In November 2009 a High Court judge had ruled that the UK government could in principle rely on secret evidence in closed hearings, from which the claimant and their lawyers would be barred. Six of the claimants subsequently appealed this judgment to the Court of Appeal. The Court of Appeal ruled on 4 May 2010 that the UK government cannot rely on closed material procedures in the civil lawsuit brought by six former Guantánamo Bay detainees over alleged complicity in torture by UK government authorities.
Closed material procedures would allow courts to consider secret material presented by UK authorities in closed sessions; claimants and their lawyers of choice would not have access to the material or the closed sessions and would, instead, have a court appointed Special Advocate to represent their interests. The Special Advocate would be prohibited from discussing any part of the secret material with the claimant or taking instructions from them after seeing the material, seriously impeding their ability to serve the interests of the claimant or render the proceedings fair.

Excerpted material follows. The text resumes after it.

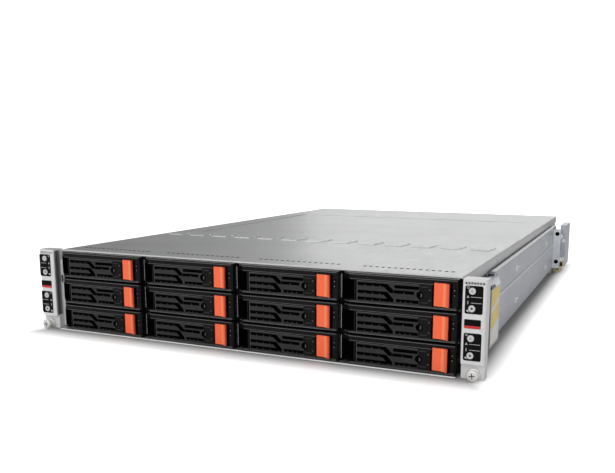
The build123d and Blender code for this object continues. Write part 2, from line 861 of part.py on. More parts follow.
bridge_inset = 20.0
bridge_size = 60.0
bridge_rear_gap = 97.0
bridge_height = 18.0
riser_inset = 10.2
riser_width = 68.0
riser_length = 131.0
riser_rear_gap = 6.0
port_block_width = 80.0
port_block_depth = 27.0
sled_left = bay_wall_outer + slide_gap
sled_right = wall_inner - slide_gap
sled_width = sled_right - sled_left


def make_sled():
    front = from_front(rear_bay_start)
    end = from_front(sled_end)
    panel = end - sled_sheet
    runner_top = sled_sheet + runner_height
    board_low = runner_top + board_gap
    board_top = board_low + board_thickness
    top = sled_height - part_headroom
    middle = sled_width / 2
    with BuildPart() as sled:
        block((0, sled_width), (front, end), (0, sled_height))
        inside = (sled_sheet, sled_width - sled_sheet)
        block(inside, (front, panel), (sled_sheet, sled_height), mode=Mode.SUBTRACT)
        for runner_x in (runner_inset, middle, sled_width - runner_inset):
            runner = (runner_x - runner_width / 2, runner_x + runner_width / 2)
            block(runner, (front, panel), (sled_sheet, runner_top))
        vent_centre = (sled_width - vent_opening_inset, sled_height - vent_opening_drop)
        first_port = (port_inset, port_centre_z)
        second_port = (port_inset + port_pitch, port_centre_z)
        data_port = (port_inset + 2 * port_pitch, port_centre_z)
        screen_port = (data_port[0] + screen_port_gap, port_centre_z)
        with BuildSketch(Plane.XZ.offset(-panel)):
            with Locations(vent_centre):
                Rectangle(vent_opening_width, vent_opening_height)
            with Locations(first_port, second_port):
                Rectangle(port_width, port_height)
            with Locations(data_port):
                Rectangle(data_port_width, data_port_height)
            with Locations(screen_port):
                Rectangle(screen_port_width, screen_port_height)
        extrude(amount=-sled_sheet, mode=Mode.SUBTRACT)
        handle_right = sled_width - sled_handle_inset
        handle_left = handle_right - sled_handle_width
        handle_rise = (sled_handle_z, sled_handle_z + sled_handle_bar)
        bar_y = end + sled_handle_reach
        block((handle_left, handle_left + sled_handle_bar), (end, bar_y), handle_rise)
        block((handle_right - sled_handle_bar, handle_right), (end, bar_y), handle_rise)
        block((handle_left, handle_right), (bar_y, bar_y + sled_handle_bar), handle_rise)
        board = (board_inset, sled_width - board_inset)
        block(board, (front, end - board_inset), (board_low, board_top))
        fan_run = (front + fan_setback, front + fan_setback + fan_depth)
        for fan in range(fans):
            fan_x = middle + (fan - (fans - 1) / 2) * fan_pitch
            block((fan_x - fan_size / 2, fan_x + fan_size / 2), fan_run, (board_top, top))
        mating = (mating_inset, sled_width - mating_inset)
        mating_run = (front + mating_setback, front + mating_setback + mating_depth)
        block(mating, mating_run, (board_top, board_top + mating_height))
        for processor in range(processors):
            centre_y = front + (processor + 1) * processor_pitch
            sink_run = (centre_y - sink_length / 2, centre_y + sink_length / 2)
            block((middle - sink_width / 2, middle + sink_width / 2), sink_run, (board_top, top))
            memory_run = (centre_y - memory_length / 2, centre_y + memory_length / 2)
            memory_rise = (board_top, top - memory_drop)
            block((memory_inset, memory_inset + memory_width), memory_run, memory_rise)
            far = sled_width - memory_inset
            block((far - memory_width, far), memory_run, memory_rise)
        bridge_y = end - bridge_rear_gap
        bridge_run = (bridge_y - bridge_size / 2, bridge_y + bridge_size / 2)
        bridge_rise = (board_top, board_top + bridge_height)
        block((bridge_inset, bridge_inset + bridge_size), bridge_run, bridge_rise)
        riser_right = sled_width - riser_inset
        riser_run = (end - riser_rear_gap - riser_length, end - riser_rear_gap)
        block((riser_right - riser_width, riser_right), riser_run, (board_top, top))
        ports = (mating_inset, mating_inset + port_block_width)
        ports_run = (panel - rest_gap - port_block_depth, panel - rest_gap)
        block(ports, ports_run, (board_top, board_top + mating_height))
    return sled.part


# Power supply: a closed box with a fan opening, a mains inlet and a handle.
fan_bore_inset = 21.0
fan_bore_radius = 16.5
fan_bore_depth = 4.0
fan_hub_radius = 6.0
fan_hub_setback = 1.0
inlet_inset = 6.0
inlet_width = 27.0
inlet_height = 20.0
inlet_z = 7.0
inlet_depth = 14.0
prong_pitch = 7.0
prong_width = 2.0
prong_height = 6.0
prong_length = 7.0
supply_handle_inset = 3.0
supply_handle_post = 3.0
supply_handle_reach = 18.0
supply_handle_z = 16.0
supply_handle_height = 8.0


def make_supply():
    half = supply_width / 2
    end = from_front(sled_end)
    middle_z = supply_height / 2
    fan_x = fan_bore_inset - half
    inlet_right = half - inlet_inset
    inlet_left = inlet_right - inlet_width
    inlet_y = end - inlet_depth
    inlet_middle = (inlet_left + inlet_right) / 2
    prong_z = inlet_z + (inlet_height - prong_height) / 2
    handle_left = supply_handle_inset - half
    handle_bar_y = end + supply_handle_reach
    handle_rise = (supply_handle_z, supply_handle_z + supply_handle_height)
    with BuildPart() as supply:
        block((-half, half), (end - supply_length, end), (0, supply_height))
        rod(fan_x, (end - fan_bore_depth, end), middle_z, fan_bore_radius, mode=Mode.SUBTRACT)
        rod(fan_x, (end - fan_bore_depth, end - fan_hub_setback), middle_z, fan_hub_radius)
        inlet_rise = (inlet_z, inlet_z + inlet_height)
        block((inlet_left, inlet_right), (inlet_y, end), inlet_rise, mode=Mode.SUBTRACT)
        for prong_x in (inlet_middle - prong_pitch, inlet_middle, inlet_middle + prong_pitch):
            prong = (prong_x - prong_width / 2, prong_x + prong_width / 2)
            block(prong, (inlet_y, inlet_y + prong_length), (prong_z, prong_z + prong_height))
        for post_x in (handle_left, inlet_left - supply_handle_post):
            block((post_x, post_x + supply_handle_post), (end, handle_bar_y), handle_rise)
        bar_run = (handle_bar_y, handle_bar_y + supply_handle_post)
        block((handle_left, inlet_left), bar_run, handle_rise)
    return supply.part


sled_shape = make_sled()
supply_shape = make_supply()
levels = {"lower": sheet + slide_gap, "upper": shelf_z + slide_gap}
for level, bottom in levels.items():
    save(sled_shape.moved(Location((sled_left, 0, bottom))), f"right_{level}_sled")
    save(sled_shape.moved(Location((-sled_right, 0, bottom))), f"left_{level}_sled")
    save(supply_shape.moved(Location((0, 0, bottom))), f"{level}_power_supply")
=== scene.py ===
import json
import math

import bmesh
import bpy
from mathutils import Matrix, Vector


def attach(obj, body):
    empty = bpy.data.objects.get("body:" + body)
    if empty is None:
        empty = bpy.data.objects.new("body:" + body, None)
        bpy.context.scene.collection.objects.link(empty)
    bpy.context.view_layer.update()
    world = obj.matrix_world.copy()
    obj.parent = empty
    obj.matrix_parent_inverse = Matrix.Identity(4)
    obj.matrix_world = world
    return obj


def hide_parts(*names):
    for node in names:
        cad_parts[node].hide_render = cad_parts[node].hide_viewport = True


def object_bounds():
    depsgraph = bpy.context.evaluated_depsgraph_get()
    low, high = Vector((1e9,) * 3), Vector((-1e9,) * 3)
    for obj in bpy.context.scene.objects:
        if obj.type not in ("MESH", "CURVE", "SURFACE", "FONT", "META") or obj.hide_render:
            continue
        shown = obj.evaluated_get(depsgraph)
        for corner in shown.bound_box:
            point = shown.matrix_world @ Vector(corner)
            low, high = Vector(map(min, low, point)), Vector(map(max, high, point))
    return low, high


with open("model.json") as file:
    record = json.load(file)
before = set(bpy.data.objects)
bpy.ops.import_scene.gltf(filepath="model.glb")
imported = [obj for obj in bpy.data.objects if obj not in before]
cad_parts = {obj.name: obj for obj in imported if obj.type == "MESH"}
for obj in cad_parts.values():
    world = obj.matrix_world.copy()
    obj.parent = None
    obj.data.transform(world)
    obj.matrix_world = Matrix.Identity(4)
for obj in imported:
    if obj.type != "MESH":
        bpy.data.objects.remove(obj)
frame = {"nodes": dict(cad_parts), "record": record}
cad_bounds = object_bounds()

# The server is drawn in its CAD frame: metres, X right seen from the front,
# Y towards the rear, Z up. Lengths below are millimetres and are multiplied
# by MM. FRONT is the front edge of the chassis sheet.
MM = 0.001
FRONT = -350.0

nodes = frame["nodes"]
scene = bpy.context.scene


# Materials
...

In a strongly worded judgment Lord Neuberger, the Master of the Rolls who headed a panel of three appeal judges hearing the case, stated “firmly and unambiguously” that the appeal should be allowed, on the grounds that permitting a closed material procedure in the absence of a statutory power to do so, would undermine one of the most fundamental principles of common law, that of fair trial. The most recent disclosure of documents arises from the litigation following the Court of Appeal’s decision, relating, in part, to efforts to agree on compensation arising from the civil claim via mediation. Amnesty International observed the hearings both before the High Court in October 2009 and the Court of Appeal in March 2010.